Damson Jelly- no sugar

If you don't use this as a spread, this  slightly tangy, smooth and sweet burgundy-coloured jelly, would be a great base for a festive sauce...
Who doesn't love fruit jellies?- No, not the wobbly sort you get at childrens' parties, but the kind made of pureed and strained fruit cooked with sugar until it sets firmly then bottled in a gleaming jar. The stuff of idyllic daydreams in which I have nothing better to do all day than pick and preserve fruit and write beautiful labels, and maybe later bake a cake sandwiched together with some of that home made jam...
- But it's getting late, I still have a million chores to get through after work, and hungry mouths to feed. Nevertheless, I am determined to make my daydream at least partly a reality, so I get to work with my sturdiest saucepan after dinner. I'm going to make damson jelly; a sugar free version sweetened with agave nectar. 
Our dainty damson tree at the bottom of the garden bears delicate white blossoms in Spring and small plum-like fruits in early Autumn. In case you didn't know, damsons are small, somewhat astringent little plums, known as jambul in Asia and bitter damson in Jamaica. Their English name is said to derive from "Damascus", as the Romans are credited with having brought them to the British Isles from Syria.
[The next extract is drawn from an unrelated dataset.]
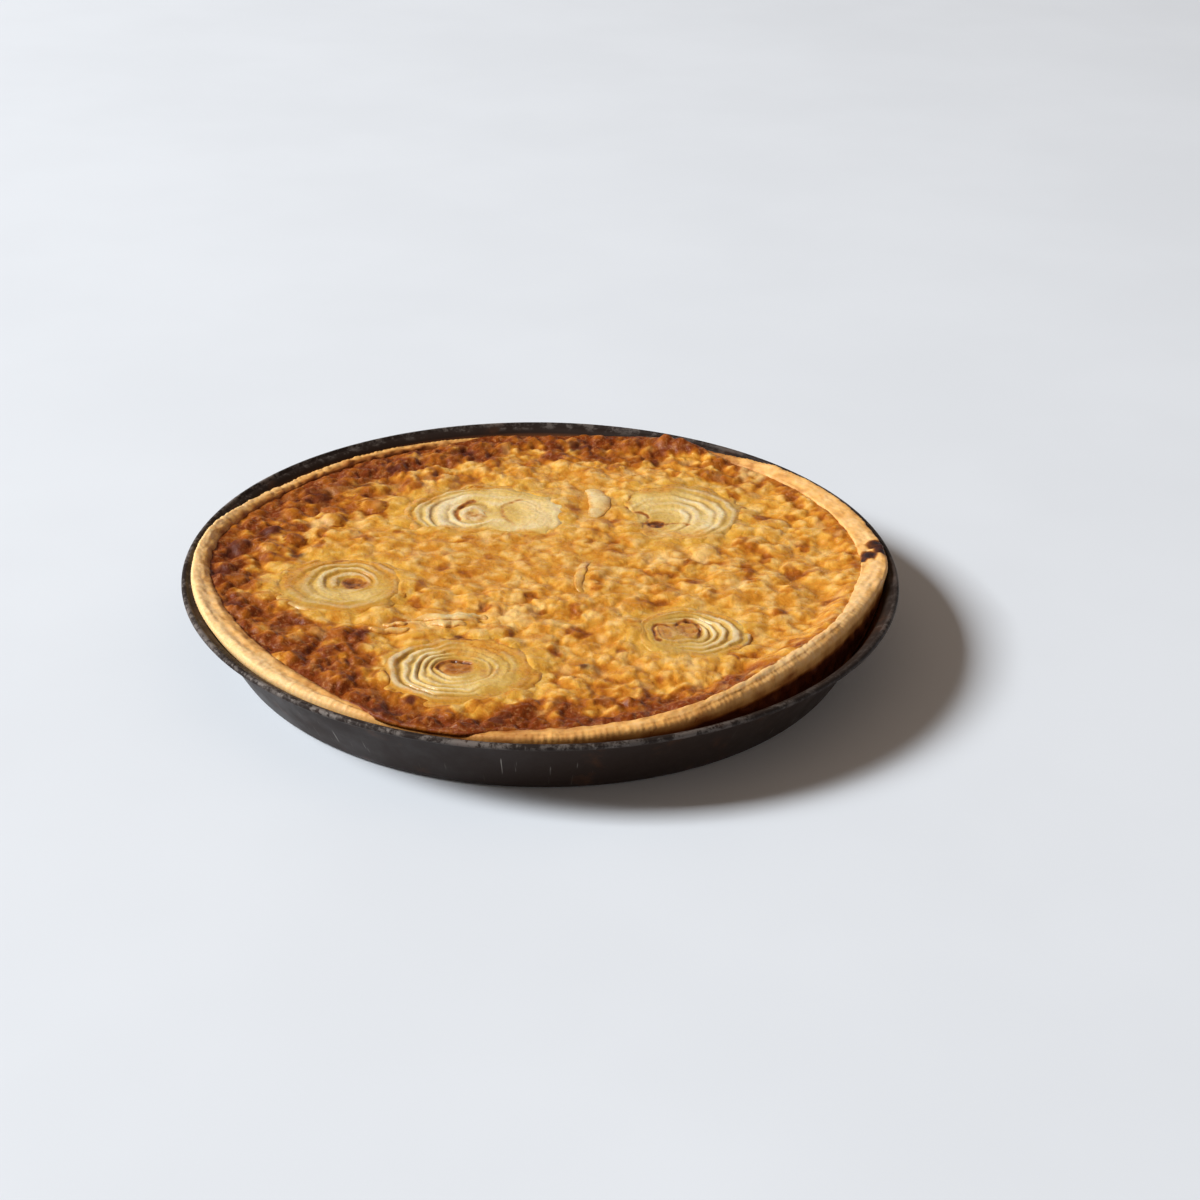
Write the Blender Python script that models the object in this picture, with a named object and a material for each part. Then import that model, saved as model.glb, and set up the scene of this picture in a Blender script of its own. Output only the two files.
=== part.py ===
# Onion quiche in its own dark round tin.
# Metres, +Z up. The origin is the centre of the tin's flat underside.
# +X is to the viewer's right and +Y is away from the viewer.

import math

import bmesh
import bpy
from mathutils import Vector, geometry, noise

# Tin, turned from thin steel sheet
RIM_RADIUS = 0.1400
TIN_HEIGHT = 0.0291
BASE_RADIUS = 0.1224
SHEET = 0.0010
BASE_CORNER = 0.0030
BASE_CHAMFER = 0.0008
WALL_TOP_RADIUS = 0.1352
WALL_TOP_HEIGHT = 0.0262
BRIM_UNDER_OUT = 0.0012
BRIM_UNDER_UP = 0.0007
BRIM_TOP_OUT = 0.0008
BRIM_TOP_UP = 0.0018
BEAD_RADIUS = 0.0012
BEAD_START = -90
BEAD_END = 150
BEAD_STEPS = 5

# Pastry case
SEGMENTS = 96
FIT_GAP = 0.0004
PASTRY = 0.0040
FLOOR_CORNER_RADIUS = 0.1198
FLOOR_CORNER_HEIGHT = 0.0034
FLOOR_CHAMFER = 0.0012
INNER_FLOOR_INSET = 0.0075
INNER_CORNER_INSET = 0.0035
INNER_CORNER_HEIGHT = 0.0075
MIDDLE_HEIGHT = 0.0140
INNER_MIDDLE_HEIGHT = 0.0200
INNER_MIDDLE_INSET = 0.0006
BRIM_GAP = 0.0005
RIM_EDGE = 0.0018
LIP_CHAMFER = 0.0011
CROWN = 0.0004
FLAKE = 0.0009
FLAKE_RATE = 0.21

# Custard
CUSTARD_LEVEL = 0.0270
WALL_DROP = 0.0022
TOP_DROP = 0.0014
WALL_RISE = 0.0006
OVER_PASTRY = 0.0010
EDGE_ROUND = 0.0004
EDGE_BLEND = 0.014
LUMP_SIZE = 0.0105
LUMP_HEIGHT = 0.0017
LUMP_REACH = 0.75
LUMP_MEAN = 0.45
SWELL_SIZE = 0.034
SWELL_HEIGHT = 0.0008
GRID_STEP = 0.0058
GRID_ROW = GRID_STEP * math.sqrt(3) / 2
GRID_JITTER = 0.0012
GRID_SHIFT_RATE = 311

# Smooth skin round the custard's middle: centre x and y, reach along x and y, share of the lumps it hides
CALM_SKIN = (-0.010, 0.010, 0.050, 0.026, 0.7)

# Blistered lump that stands over the tin's rim behind: centre x and y, reach along x and y, height
BACK_LUMP = (0.0600, 0.1200, 0.0110, 0.0080, 0.0048)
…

Whatever their history, damsons are traditionally used as preserves, and in a good year like this one they are not at all sour. The sugar free jelly I made set well and was sweet but tangy- and makes a great spread or sauce; a more British alternative to cranberry sauce at Christmas, even. Or maybe an alternative Thanksgiving condiment? Find the recipe below the pictures:

This year our little tree is bearing literally hundreds of small, sweet damsons

Resplendent in the Autumn sunshine!
1.3kg damsons (includes stones)
375ml agave nectar
3 tabs pectin
  • Wash the damsons and put them whole into a sturdy pan on a gentle heat with the lid on, and simmer until they have broken down.
  • Pass them through a fine sieve to get rid of the stones and skins, measure the resulting puree in ml and return them to the pan.
  • Now add exactly half the amount of agave nectar and bring to a rolling boil with the lid off. Be patient; the jelly will gradually reduce and sweeten up. Use the cold water test (see photo below) to determine if it has reached setting point. Stir from time to time to prevent the bottom of the pan burning.
  • When it reaches setting point, turn the heat off and stir in the pectin. I have never set jam with pectin before and it was quite magical to see it thicken before my eyes!
  • Bottle/ jar in sterilised containers and keep in the fridge. I don't know yet how long it lasts; maybe up to a couple of weeks.

When the jelly coagulates in cold water and does not mix with the water even when poured out, it has reached setting point.


  1. Beautifully simple...this would be so yumful on waffles and English muffins and ohgoodgolly vegan ice cream! Many thanks!